Of course, you can write

f.read && true
=> true

or

buf = f.read ; buf[0…10]
=> “\251\245T\344\341m\223{\351\2524”

but that’s something you should not be required to do to use ripl.

Thanks

Michal

On Jan 5, 10:55am, Michal S. [email protected] wrote:

Hello

There is a serious issue with ripl.

$ ripl
Bond Error: Failed to load readline_line_buffer. Ensure that it exists
and was built correctly.

For ruby < 1.9.2, you’ll need to have readline installed. I’m
surprised your install reported no errors. Can you reinstall?

with irb you can press ^C to abort printing the output.

Pressing Ctrl-C to abort printing works for me. What linux distro are
you running?

I symlinked the executable in my home directory because it’s hidden
somewhere in lib.

You shouldn’t symlink executables to ~/bin after installing any gem.
Not sure I understand the reasoning. Executables aren’t hidden in
lib/.

Gabriel

On Wed, Jan 5, 2011 at 5:10 PM, ghorner [email protected]
wrote:

You shouldn’t symlink executables to ~/bin after installing any gem.
Not sure I understand the reasoning. Executables aren’t hidden in
lib/.

It is on recent debian and ubuntu with their rubygems. You can add
their bin path to your path, but it’s not there by default.

Ben

On 6 January 2011 02:10, ghorner [email protected] wrote:

surprised your install reported no errors. Can you reinstall?
I installed on another machine and do not get the error.

with irb you can press ^C to abort printing the output.

Pressing Ctrl-C to abort printing works for me. What linux distro are
you running?

Debian

Does not work even with the readline plugin working.

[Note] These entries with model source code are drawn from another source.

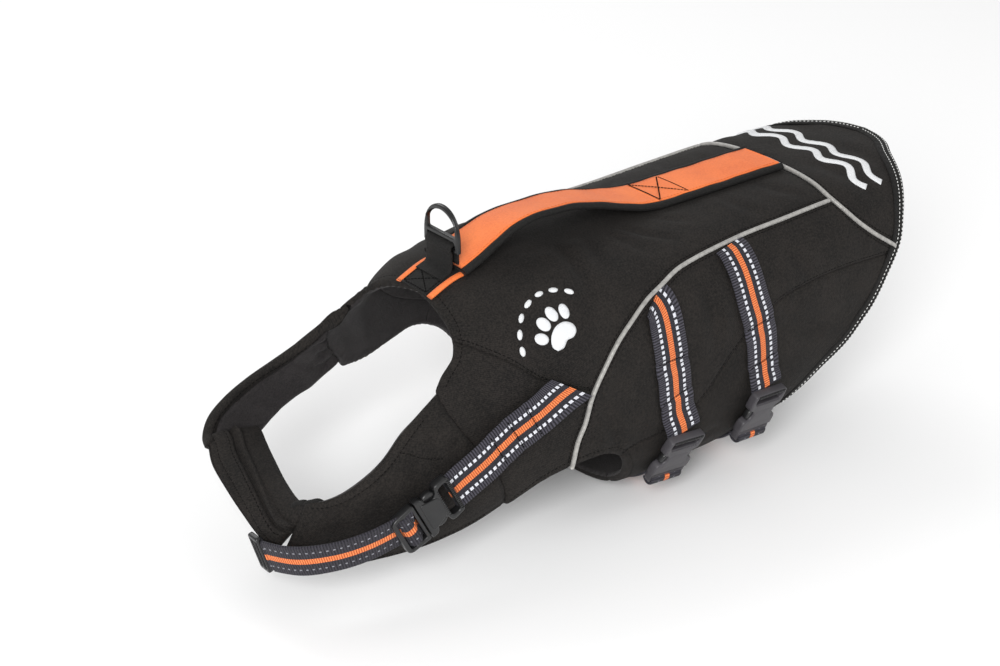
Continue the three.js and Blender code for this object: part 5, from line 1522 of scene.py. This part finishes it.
# ------------------------------------------------------------------ embroidery
def applique(name, shapes, x0, u0, turn, low=0.2, high=1.35, step=1.6):
    """Raised embroidery on the hull: shapes are closed outlines in local millimetres,
    local x towards the tail and local y towards the spine line before the turn."""
    side = -1 if u0 < 0 else 1
    c_, s_ = math.cos(turn), math.sin(turn)
    verts, faces, uv = [], [], []
    for shape in shapes:
        P = np.array(shape, float)
        lo, hi = P.min(0), P.max(0)
        gx, gy = np.meshgrid(np.arange(lo[0], hi[0], step), np.arange(lo[1], hi[1], step), indexing="ij")
        g = np.stack([gx.ravel(), gy.ravel()], 1)
        a, b = P, np.roll(P, -1, 0)
        cr_ = np.zeros(len(g), int)
        for (ax, ay), (bx_, by_) in zip(a, b):
            hit = (ay > g[:, 1]) != (by_ > g[:, 1])
            with np.errstate(divide="ignore", invalid="ignore"):
                xi = ax + (g[:, 1] - ay) / (by_ - ay) * (bx_ - ax)
            cr_ += (hit & (g[:, 0] < xi)).astype(int)
        g = g[cr_ % 2 == 1]
        if len(g):
            d_, _ = near(g, even(P, 0.4, True))
            g = g[d_ > step * 0.5]
        n_ = len(P)
        co = [Vector(p) for p in P] + [Vector(p) for p in g]
        v_, e_, f_, _, oe_, of_ = delaunay_2d_cdt(co, [], [list(range(n_))], 1, 1e-4)
        Q = np.array([(p.x, p.y) for p in v_])
        rim_d, _ = near(Q, even(P, 0.4, True))
        h = low + (high - low) * (1 - np.exp(-rim_d / 0.5)) * 0.8 + 0.2 * (high - low)
        X = x0 + Q[:, 0] * c_ - Q[:, 1] * s_
        U = u0 - side * (Q[:, 0] * s_ + Q[:, 1] * c_)
        top_, low_ = place(X, U, cloth_off(X, U) + h * 0.75), place(X, U, np.full(len(Q), -1.6))
        i0 = len(verts)
        m_ = len(Q)
        verts += list(top_) + list(low_)
        uv += [tuple(q) for q in Q] * 2
        cnt = {}
        for t_ in f_:
            faces.append(tuple(i0 + i for i in t_))
            faces.append(tuple(i0 + m_ + i for i in reversed(t_)))
            for a_, b_ in zip(t_, list(t_[1:]) + [t_[0]]):
                cnt.setdefault((min(a_, b_), max(a_, b_)), []).append((a_, b_))
        for key, use in cnt.items():
            if len(use) == 1:
                a_, b_ = use[0]
                faces.append((i0 + b_, i0 + a_, i0 + m_ + a_, i0 + m_ + b_))
    ob_ = build(name, verts, faces, SATIN, uv=uv)
    return ob_


def ellipse(cx, cy, a, b, turn=0.0, n=28):
    t_ = np.linspace(0, 2 * math.pi, n, endpoint=False)
    x_, y_ = a * np.cos(t_), b * np.sin(t_)
    c_, s_ = math.cos(turn), math.sin(turn)
    return np.stack([cx + x_ * c_ - y_ * s_, cy + x_ * s_ + y_ * c_], 1)


def ribbon(points, width):
    P = even(np.array(points, float), 1.2)
    t_ = tangents(P)
    n_ = np.stack([-t_[:, 1], t_[:, 0]], 1) * width / 2
    return np.vstack([P + n_, (P - n_)[::-1]])


def waves(length, amp, wavelength, y0, phase=0.0):
    x_ = np.linspace(-length / 2, length / 2, 80)
    return np.stack([x_, y0 + amp * np.sin(2 * math.pi * x_ / wavelength + phase)], 1)


pad = smooth([(-8.5, -5.5), (-9.5, -1), (-6, 4.2), (0, 6.2), (6, 4.2), (9.5, -1), (8.5, -5.5), (4.2, -7), (0, -5.4), (-4.2, -7), (-8.5, -5.5)], 60)[:-1]
paw = [pad, ellipse(-11.3, 8.2, 3.3, 4.9, 0.45), ellipse(-4.1, 13.2, 3.5, 5.2, 0.12), ellipse(4.1, 13.2, 3.5, 5.2, -0.12), ellipse(11.3, 8.2, 3.3, 4.9, -0.45)]
for k in range(7):
    a = math.radians(158 - 22.5 * k)
    paw.append(ellipse(26.5 * math.cos(a), 3.5 + 25.5 * math.sin(a), 3.1, 1.7, a - math.pi / 2, 18))
applique("shoulder_embroidery", [np.asarray(q) * 1.12 for q in paw], -79, -97, 0.42)
yoke_waves = [ribbon([(y, x) for x, y in waves(146, 4.4, 36.5, k, 0.0)], 6.2) for k in (0, 17)]
applique("yoke_embroidery", yoke_waves, 236, 1e-6, 0.0)

# ------------------------------------------------------------------ stage, light, camera
size_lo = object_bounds()[0]
floor_me = bpy.data.meshes.new("floor")
floor_me.from_pydata([(-8, -8, 0), (8, -8, 0), (8, 8, 0), (-8, 8, 0)], [], [(0, 1, 2, 3)])
floor = bpy.data.objects.new("floor", floor_me)
bpy.context.scene.collection.objects.link(floor)
floor.location = (0, 0, size_lo[2] - 0.002)
fm, ft, fb = material("floor_white", (0.92, 0.92, 0.92), 0.9, Specular_IOR_Level=0.1)
floor_me.materials.append(fm)

world = bpy.data.worlds.new("world")
bpy.context.scene.world = world
world.use_nodes = True
bg = world.node_tree.nodes["Background"]
bg.inputs[0].default_value = (1, 1, 1, 1)
bg.inputs[1].default_value = 0.62


def area(name, location, target, size, power, color=(1, 1, 1)):
    li = bpy.data.lights.new(name, "AREA")
    li.shape = "DISK"
    li.size = size
    li.energy = power
    li.color = color
    ob_ = bpy.data.objects.new(name, li)
    ob_.location = location
    ob_.rotation_mode = "QUATERNION"
    ob_.rotation_quaternion = (Vector(target) - Vector(location)).to_track_quat("-Z", "Y")
    bpy.context.scene.collection.objects.link(ob_)


area("key", (-1.95, -1.8, 1.3), (-0.05, 0, -0.08), 1.3, 76)
area("fill", (1.9, -1.5, 1.2), (0.05, 0, -0.1), 1.8, 11)
area("back", (0.3, 1.9, 1.7), (0, 0, 0), 1.6, 17)

cam = bpy.data.cameras.new("camera")
cam.sensor_width = 36
cam.lens = 2136 * 36 / 1000
cam.clip_start, cam.clip_end = 0.05, 60
cam_o = bpy.data.objects.new("camera", cam)
bpy.context.scene.collection.objects.link(cam_o)
az, el = math.radians(-38), math.radians(26)
d = Vector((math.sin(az) * math.cos(el), -math.cos(az) * math.cos(el), math.sin(el)))
r = Vector((math.cos(az), math.sin(az), 0))
up = d.cross(r)
m = Matrix.Identity(4)
for i, a in enumerate((r, up, d)):
    for j in range(3):
        m[j][i] = a[j]
m.translation = Vector((-0.92686, -1.10178, 0.61985))
cam_o.matrix_world = m
bpy.context.scene.camera = cam_o
bpy.context.scene.view_settings.view_transform = "Standard"
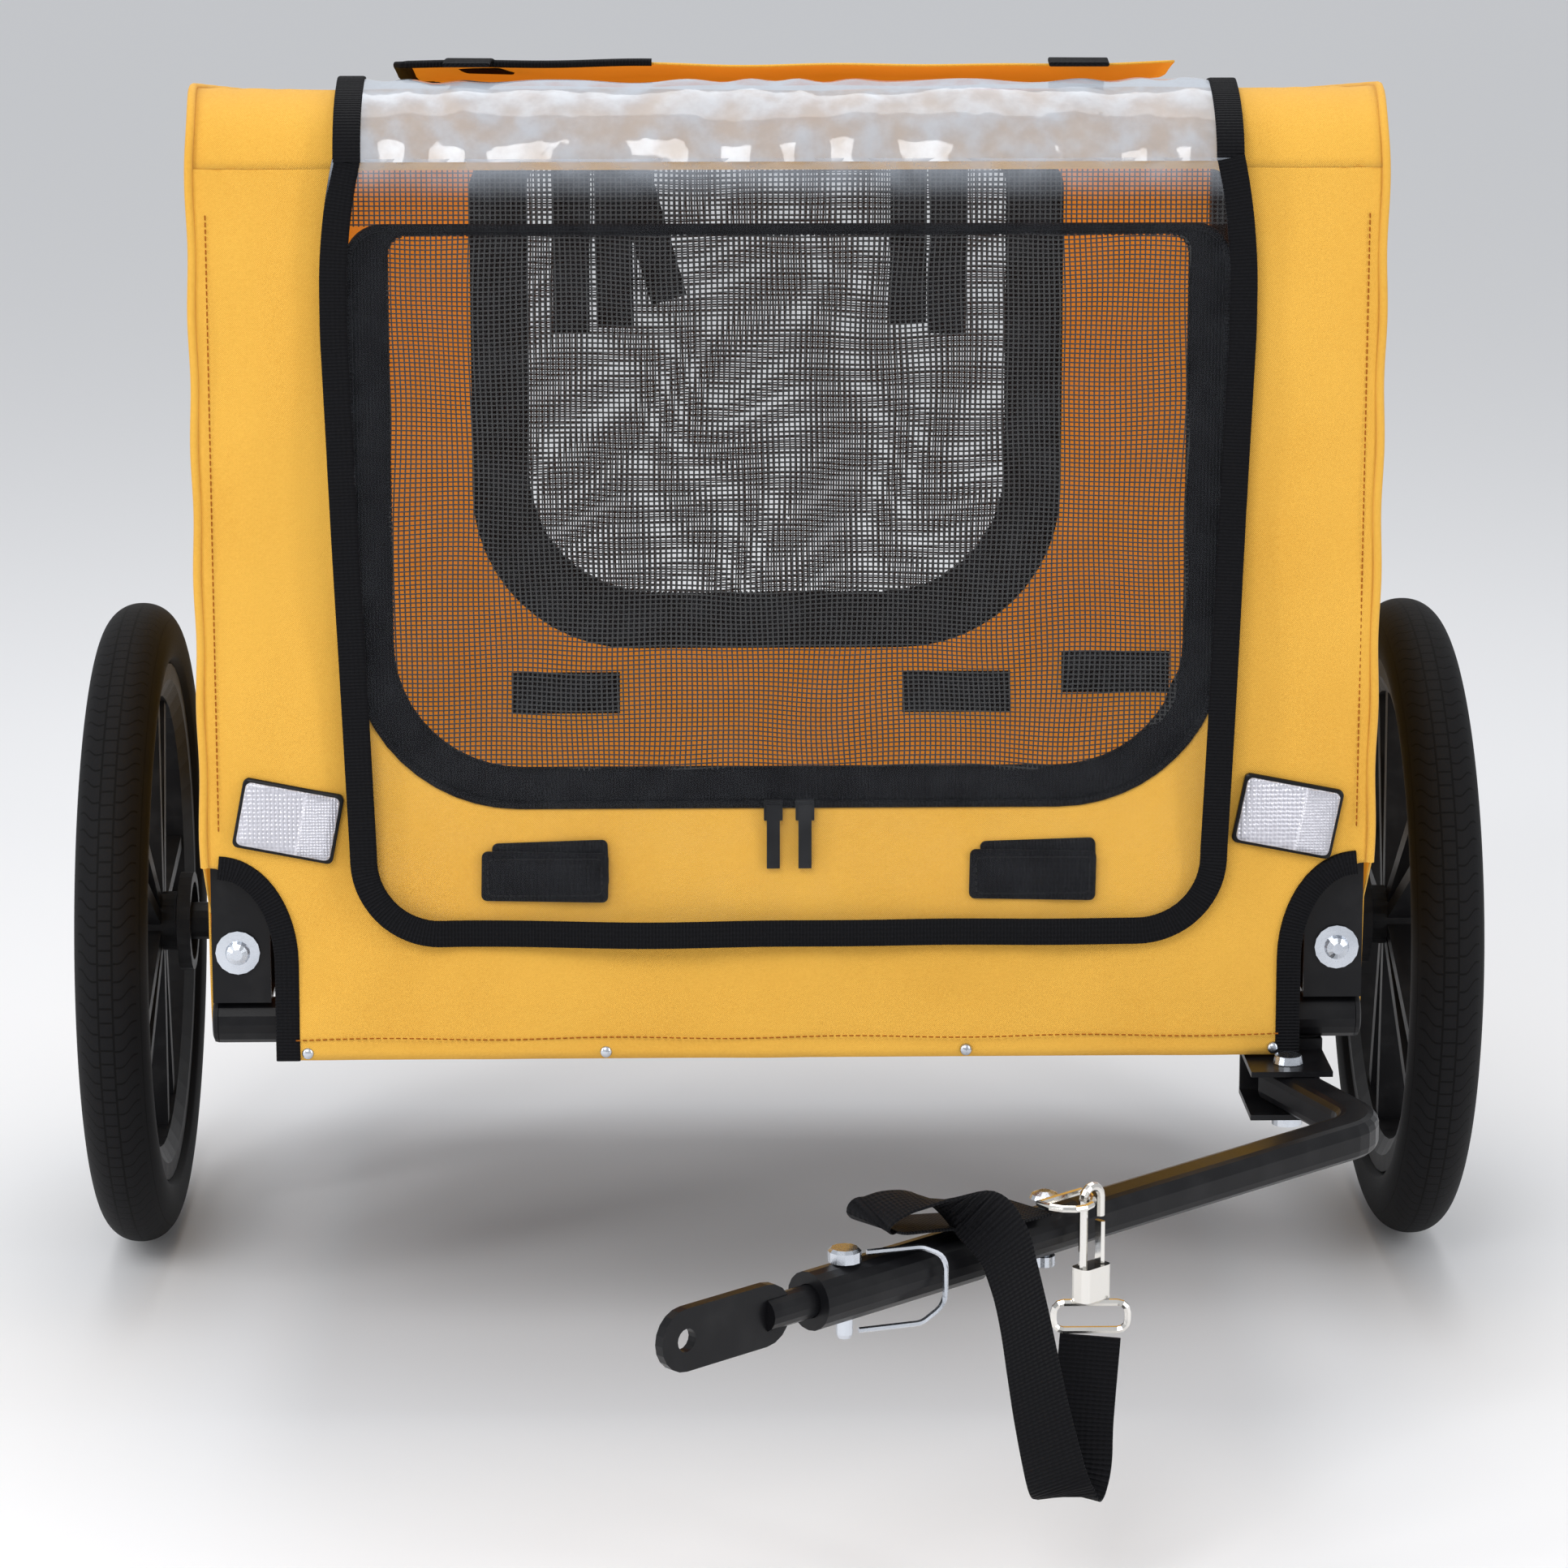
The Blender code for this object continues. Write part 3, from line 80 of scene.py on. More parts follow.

I symlinked the executable in my home directory because it’s hidden
somewhere in lib.

You shouldn’t symlink executables to ~/bin after installing any gem.
Not sure I understand the reasoning. Executables aren’t hidden in
lib/.

Yes, they are hidden in /var/lib. It may be a Debian issue.

Thanks

Michal

Excerpts from Michal S.'s message of Wed Jan 05 13:03:13 -0300
2011:

$ ripl
Bond Error: Failed to load readline_line_buffer. Ensure that it exists
and was built correctly.

gem --version
1.3.7
ruby --version
ruby 1.8.7 (2010-08-16 patchlevel 302) [x86_64-linux]

I have the same problem:

$ gem --version
1.3.6
$ ruby --version
ruby 1.8.7 (2010-01-10 patchlevel 249) [i486-linux]

Daniel H.

On Jan 6, 4:19am, Michal S. [email protected] wrote:

For ruby < 1.9.2, you’ll need to have readline installed. I’m
surprised your install reported no errors. Can you reinstall?

I installed on another machine and do not get the error.

If your install is building the readline_line_buffer extension
correctly, then the problem must be you can’t find it. What does the
following command give you?

find $(dirname $(gem which bond)) | grep readline_line_buffer

You should get the path of the extension. Try requiring that path
after requiring ripl.

I symlinked the executable in my home directory because it’s hidden
somewhere in lib.

You shouldn’t symlink executables to ~/bin after installing any gem.
Not sure I understand the reasoning. Executables aren’t hidden in
lib/.

Yes, they are hidden in /var/lib. It may be a Debian issue.

I got hold of a ubuntu box, installed rubygems (because the default
rubygems can be troublesome) and executables install fine into /usr/
bin. Perhaps it is a debian-specific issue.

Gabriel

On 7 January 2011 03:10, ghorner [email protected] wrote:

and was built correctly.
find $(dirname $(gem which bond)) | grep readline_line_buffer

You should get the path of the extension. Try requiring that path
after requiring ripl.

Apparently bond requires readline development files but does not
report an error when they are not present.